Nearly 300 American colleges and universities are included in College Portrait, a component of the new Voluntary System of Accountability, a program created to provide greater accountability through accessible information. Over the next few months, participating colleges and universities will post their College Portraits directly on their campus Web sites. The Portraits will be comprised of a five-page profile divided into three sections: consumer information, student experience and student learning outcomes.

The tool is noncompetitive and noncommercial, and according to project head, Peter McPherson, “College Portrait is designed to be a trustworthy source of reliable data for prospective students, families, policymakers and the general public.”

Commercial Versus Noncommercial Education

As a response to the Department of Education’s call for more transparency, College Portrait was created to help students access reliable information about schools. In 2007, the Ventura County Star featured an article highlighting the college selection process and how students determine the best match. In the article, college counselor Sara Jacobsen advised that students should “look at what is best for them and what is best for their family.” According to a pool of high school counselors, “students and their families should move beyond reputation and think about what’s the best match.”

Other nonprofit organizations, such as The Education Conservancy, help students cut through the jargon so they can compare colleges and really see what each institution is all about, overriding the commercial aspects of higher education marketing tactics.

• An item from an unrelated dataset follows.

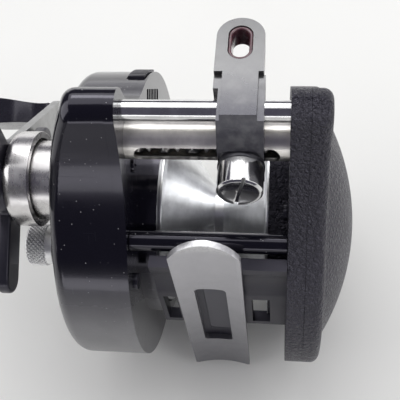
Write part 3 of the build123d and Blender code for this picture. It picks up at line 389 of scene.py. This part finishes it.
# %% Putting a piece on its body
NODE_BODY = {node: body for body, nodes in frame["record"]["behaviour"]["bodies"].items() for node in nodes}
NODE_SLOT = {part["node"]: part["material_slot"] for part in frame["record"]["subparts"]}


def link(name, mesh, finish, body, node=None, slot=None):
    """A new piece that rides on a body and, if a node is named, stands for it."""
    piece = bpy.data.objects.new(name, mesh)
    bpy.context.scene.collection.objects.link(piece)
    mesh.materials.clear()
    mesh.materials.append(finish.material)
    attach(piece, body)
    if node:
        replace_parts(piece, node)
        slot = slot or NODE_SLOT[node]
    return piece


def tidy(mesh, sharp=42.0):
    """Consistent normals, smooth shading, and sharp edges where faces meet steeply."""
    shape = bmesh.new()
    shape.from_mesh(mesh)
    bmesh.ops.recalc_face_normals(shape, faces=shape.faces)
    for face in shape.faces:
        face.smooth = True
    for edge in shape.edges:
        edge.smooth = len(edge.link_faces) == 2 and edge.calc_face_angle(0) < math.radians(sharp)
    shape.to_mesh(mesh)
    shape.free()


print("nodes on bodies:", len(NODE_BODY))

# %% [markdown]
# A Bevel modifier rounds the edges. Its result is taken as a new mesh, so nothing is left to
# evaluate later, and a Weighted Normal modifier keeps the large flat faces flat to the eye.

# %% Rounding a copy
def rounded(mesh, width, segments=2, angle=40.0):
    """Bevels a mesh's sharp edges and weights its normals; width is in millimetres."""
    stand_in = bpy.data.objects.new("bench", mesh)
    bpy.context.scene.collection.objects.link(stand_in)
    if width:
        bevel = stand_in.modifiers.new("edge", "BEVEL")
        bevel.width, bevel.segments = width * MM, segments
        bevel.limit_method, bevel.angle_limit = "ANGLE", math.radians(angle)
        bevel.use_clamp_overlap = True
    done = bpy.data.meshes.new_from_object(stand_in.evaluated_get(bpy.context.evaluated_depsgraph_get()))
    tidy(done)
    stand_in.modifiers.clear()
    stand_in.data = done
    weight = stand_in.modifiers.new("weight", "WEIGHTED_NORMAL")
    weight.keep_sharp = True
    final = bpy.data.meshes.new_from_object(stand_in.evaluated_get(bpy.context.evaluated_depsgraph_get()))
    bpy.data.objects.remove(stand_in)
    return final


def welded(node):
    """A clean copy of a CAD node's mesh."""
    mesh = bpy.data.meshes.new(node + "_copy")
    shape = bmesh.new()
    shape.from_mesh(frame["nodes"][node].data)
    bmesh.ops.remove_doubles(shape, verts=shape.verts, dist=2e-6)
    bmesh.ops.dissolve_limit(shape, angle_limit=math.radians(0.4), verts=shape.verts, edges=shape.edges)
    shape.to_mesh(mesh)
    shape.free()
    return mesh


def refine(node, finish, width=0.15, segments=2):
    """The node's shape with rounded edges and a finish, standing for the node."""
    mesh = rounded(welded(node), width, segments)
    return link(node + "_finished", mesh, finish, NODE_BODY[node], node)


print("a bevelled copy can now stand for any node")

# %% [markdown]
# ## The frame
# Side plates, covers, pillars, base and foot make the body that everything else turns in.

# %% Frame pieces
refine("handle_side_plate", gloss, 0.25, 3)
refine("handle_side_cover", gloss, 0.2)
refine("palm_side_plate", grain, 0.12)
refine("palm_side_cover", grain, 0.12)
refine("base_plate", base_black, 0.25)
refine("seat_pad", pad_dark, 0.2)
refine("reel_foot", gunmetal, 0.25, 3)
refine("brake_plate", base_black, 0.2)
for pillar in ("front_pillar", "rear_pillar"):
    refine(pillar, gloss, 0.2)
refine("guide_bar", chrome, 0.2)
refine("level_wind_tube", nickel, 0.12)
refine("shaft_housing", satin_nickel, 0.25)
print("frame ready")

# %% [markdown]
# ## Moving pieces
# The spool, the line guide, the crank and the buttons ride on their own bodies, so that they move
# with the joints.

# %% Moving pieces
refine("spool", polished, 0.12)
refine("guide_carriage", carriage_grey, 0.35, 3)
refine("guide_ring", ceramic, 0.3, 3)
refine("pawl_cap", chrome, 0.18, 3)
refine("hub_sleeve", satin_nickel, 0.2)
refine("star_drag", satin_black, 0.6, 3)
refine("handle_arm", satin, 0.3, 3)
refine("handle_nut", chrome, 0.2)
refine("arm_spacer", chrome, 0.1)
for knob in ("upper_handle_knob", "lower_handle_knob"):
    refine(knob, knob_black, 0.8, 3)
refine("release_button", satin_black, 0.12)
refine("plate_screws", satin_black, 0.15)
refine("foot_screws", steel, 0.1)
print("moving pieces ready")

# %% [markdown]
# ## The worm
# The worm has two crossed helical grooves, one right-handed and one left-handed. Its radius at any
# point depends only on how far along the axis the nearest groove is: a right-hand groove of pitch p
# passes through x = p * turn, a left-hand one through x = -p * turn. A grid of rings and spokes
# with that radius gives the whole surface.

# %% Worm
def ring_grid(name, stations, spokes, middle, radius_at):
    """A closed surface of revolution along X whose radius may vary with x and turn."""
    points, faces = [], []
    for station, x in enumerate(stations):
        for spoke in range(spokes):
            turn = spoke / spokes
            radius = radius_at(station, x, turn)
            y = middle[0] + radius * math.cos(turn * math.tau)
            z = middle[1] + radius * math.sin(turn * math.tau)
            points.append((x * MM, y * MM, z * MM))
    for station in range(len(stations) - 1):
        for spoke in range(spokes):
            first, second = station * spokes + spoke, station * spokes + (spoke + 1) % spokes
            faces.append((first, second, second + spokes, first + spokes))
    faces.append(tuple(range(spokes)))
    faces.append(tuple(range(len(points) - 1, len(points) - spokes - 1, -1)))
    mesh = bpy.data.meshes.new(name)
    mesh.from_pydata(points, [], faces)
    return mesh


def nearest_groove(x, turn, pitch):
    """Distance along X to the nearest right-hand or left-hand groove."""
    gaps = []
    for hand in (1, -1):
        phase = (x - hand * pitch * turn) / pitch
        gaps.append(abs(phase - round(phase)) * pitch)
    return min(gaps)


worm_low, worm_high = [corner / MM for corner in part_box("worm_shaft")]
worm_middle = ((worm_low.y + worm_high.y) / 2, (worm_low.z + worm_high.z) / 2)
WORM_R, WORM_HALF, JOURNAL_R, PITCH = (worm_high.y - worm_low.y) / 2, 13.4, 1.0, 5.2
threaded = [-WORM_HALF + 0.16 * i for i in range(int(2 * WORM_HALF / 0.16) + 1)]
stations = [worm_low.x, -WORM_HALF] + threaded + [WORM_HALF, worm_high.x]
ends = {0: JOURNAL_R, 1: JOURNAL_R, len(stations) - 2: JOURNAL_R, len(stations) - 1: JOURNAL_R}


def worm_radius(station, x, turn):
    if station in ends:
        return ends[station]
    cut = 1 - min(1.0, (nearest_groove(x, turn, PITCH) / 0.95) ** 2)
    return WORM_R - 0.75 * math.sqrt(cut)


worm = ring_grid("worm", stations, 96, worm_middle, worm_radius)
tidy(worm, 50)
link("crossed_worm", worm, steel, NODE_BODY["worm_shaft"], "worm_shaft")
print("worm faces", len(worm.polygons))

# %% [markdown]
# ## The brake knob
# Its grip is knurled: two crossed sets of fine helical cuts leave a field of small diamonds. The
# same ring grid serves, with many more spokes. The cuts fade out at the two chamfered ends.

# %% Brake knob
knob_low, knob_high = [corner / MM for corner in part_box("brake_knob")]
knob_middle = ((knob_low.y + knob_high.y) / 2, (knob_low.z + knob_high.z) / 2)
GRIP_R, GRIP_LENGTH, CHAMFER, DIAMONDS = (knob_high.y - knob_low.y) / 2, 4.4, 0.45, 30
grip_end = knob_low.x + GRIP_LENGTH
COLLAR_R, COLLAR_END, SPINDLE_R = GRIP_R - 0.4, knob_low.x + GRIP_LENGTH + 1.5, 1.2


def diamond(x, turn):
    """0 on a cut, 1 on top of a diamond."""
    along = (x - knob_low.x) / (math.tau * GRIP_R / DIAMONDS)
    first = abs(math.sin(math.pi * (turn * DIAMONDS + along)))
    second = abs(math.sin(math.pi * (turn * DIAMONDS - along)))
    return min(first, second) ** 0.8


def knob_radius(station, x, turn):
    if station == 0:
        return GRIP_R - CHAMFER - 0.25
    if x > COLLAR_END or station == len(knob_stations) - 2:
        return SPINDLE_R
    if x > grip_end or station == grip_steps + 2:
        return COLLAR_R
    inset = min(x - knob_low.x, grip_end - x)
    edge = max(0.0, CHAMFER - inset)
    fade = min(1.0, inset / 0.5)
    return GRIP_R - edge - 0.42 * fade * (1 - diamond(x, turn))


grip_steps = 44
LIP = 0.02  # the flat end's rim stands this far in from its middle
grip = [knob_low.x + LIP + (GRIP_LENGTH - LIP) * i / grip_steps for i in range(grip_steps + 1)]
knob_stations = [knob_low.x] + grip
knob_stations += [grip_end, COLLAR_END, COLLAR_END, knob_high.x]
knob = ring_grid("brake_knob", knob_stations, 360, knob_middle, knob_radius)
tidy(knob, 50)
link("knurled_knob", knob, silver, NODE_BODY["brake_knob"], "brake_knob")
print("knob faces", len(knob.polygons))

# %% [markdown]
# ## Inner pieces
# Gears, bearings, shafts and screws inside the covers keep the mesh of the CAD model and only get
# a finish.

# %% Inner pieces keep their CAD mesh
INNER = {"screw_steel": steel, "brass": brass, "knob_black": knob_black, "drag_fibre": fibre}
shown = {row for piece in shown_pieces() if "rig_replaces" in piece for row in piece["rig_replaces"]}
for node, thing in frame["nodes"].items():
    if node in shown:
        continue
    finish = INNER.get(NODE_SLOT[node], steel)
    for index in range(max(1, len(thing.data.materials))):
        if index < len(thing.data.materials):
            thing.data.materials[index] = finish.material
        else:
            thing.data.materials.append(finish.material)
print("nodes with their own mesh:", len(frame["nodes"]) - len(shown))

# %% [markdown]
# ## Table and light
# The reel lies with its back on a pale table. One small bright softbox above gives the narrow
# highlights, and two large dim ones left and right wrap the plated parts. The world is pale only
# where the camera sees it directly, so that dark gaps between the lamps keep their contrast.

# %% Table and lights
table_y = max(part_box("handle_side_cover")[1].y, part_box("reel_foot")[1].y) + 0.4 * MM
corners = [(-1.2, table_y, -1.2), (1.2, table_y, -1.2), (1.2, table_y, 1.2), (-1.2, table_y, 1.2)]
table_mesh = bpy.data.meshes.new("table")
table_mesh.from_pydata(corners, [], [(0, 1, 2, 3)])
table = bpy.data.objects.new("table", table_mesh)
bpy.context.scene.collection.objects.link(table)
paper = Finish("pale_paper", Specular_IOR_Level=0.2)
CREAM = (1.0, 1.0, 0.965)
paper.set(Base_Color=paper.blend(paper.noise(0.02, 2.0), shade(0.80, CREAM), shade(0.84, CREAM)))
paper.set(Roughness=0.8)
see_through = paper.node("ShaderNodeBsdfTransparent")
facing = paper.node("ShaderNodeNewGeometry", out="Backfacing")
solid = Wire(paper, paper.shader.outputs[0])
mixer = paper.node("ShaderNodeMixShader", {}, {0: facing, 1: solid, 2: see_through})
surface = [n for n in paper.tree.nodes if n.type == "OUTPUT_MATERIAL"][0].inputs[0]
paper.tree.links.new(mixer.socket, surface)
table_mesh.materials.append(paper.material)


def lamp(name, place, aim, size, power, tint=(1.0, 1.0, 1.0)):
    """A soft rectangular lamp that points at a spot; places in millimetres."""
    data = bpy.data.lights.new(name, "AREA")
    data.shape, data.size, data.size_y = "RECTANGLE", size[0] * MM, size[1] * MM
    data.energy, data.color = power, tint
    made = bpy.data.objects.new(name, data)
    made.location = Vector(place) * MM
    made.rotation_mode = "QUATERNION"
    made.rotation_quaternion = (Vector(aim) * MM - made.location).to_track_quat("-Z", "Y")
    bpy.context.scene.collection.objects.link(made)
    return made


lamp("key_softbox", (-45, -385, 235), (0, 0, 0), (300, 110), 0.4)
lamp("overhead_panel", (0, -460, 215), (0, 0, 0), (800, 560), 2.05)
lamp("top_strip", (0, 0, 420), (0, -30, 0), (700, 130), 0.35)
lamp("left_softbox", (-450, -250, -60), (0, 0, 0), (500, 460), 1.25)
lamp("right_softbox", (450, -250, -60), (0, 0, 0), (500, 460), 1.6)
lamp("low_softbox", (0, -30, -520), (0, -20, 0), (700, 90), 0.4)
world = bpy.data.worlds.new("studio")
world.use_nodes = True
bpy.context.scene.world = world
sky = world.node_tree
seen = sky.nodes["Background"]
seen.inputs["Color"].default_value = (0.82, 0.83, 0.86, 1.0)
ambient = sky.nodes.new("ShaderNodeBackground")
ambient.inputs["Color"].default_value = (0.9, 0.86, 1.15, 1.0)
ambient.inputs["Strength"].default_value = 0.1
path, choice = sky.nodes.new("ShaderNodeLightPath"), sky.nodes.new("ShaderNodeMixShader")
sky.links.new(path.outputs["Is Camera Ray"], choice.inputs[0])
sky.links.new(ambient.outputs[0], choice.inputs[1])
sky.links.new(seen.outputs[0], choice.inputs[2])
sky.links.new(choice.outputs[0], sky.nodes["World Output"].inputs["Surface"])

# %% [markdown]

According to a 2007 NPR feature, many of today’s students go beyond ranking systems, such as the highly acclaimed U.S. News and World Report, which more often than not focuses on only a few facets of an educational institution. With a voluntary accountability system, students have the opportunity to seek out schools that fit their educational needs and preferences, and find schools better suited for them.

Out With the Old, In With the New Accountability

“Accountability” and “transparency” are buzzwords that have accompanied the Department of Education’s No Child Left Behind restructuring process since 2001. Other voluntary accountability systems, such as the University and College Accountability Network (U-CAN) and the National Survey of Student Engagement (NSSE) also represent a new approach to determining the quality of higher education institutions and their best practices.

Some university systems argue that although they are for accountability and transparency, they do not plan to participate in any type of outside accountability assessment. The University of California school system, which has recently been criticized for opposing accountability and transparency systems, declined to participate in the Voluntary System of Accountability.

President of the University of California system Mark Yudof, rejected the network’s obligation that participating schools use one of three national tests to measure student learning. According to Yudof, the requirement, “usurps the role of campus and departmental faculty in assessing student learning.”

While many colleges and universities around the country have steadfastly implemented a voluntary system for accountability, the big question remains: is this a trend, or is it here to stay as a catalyst for change in education policy?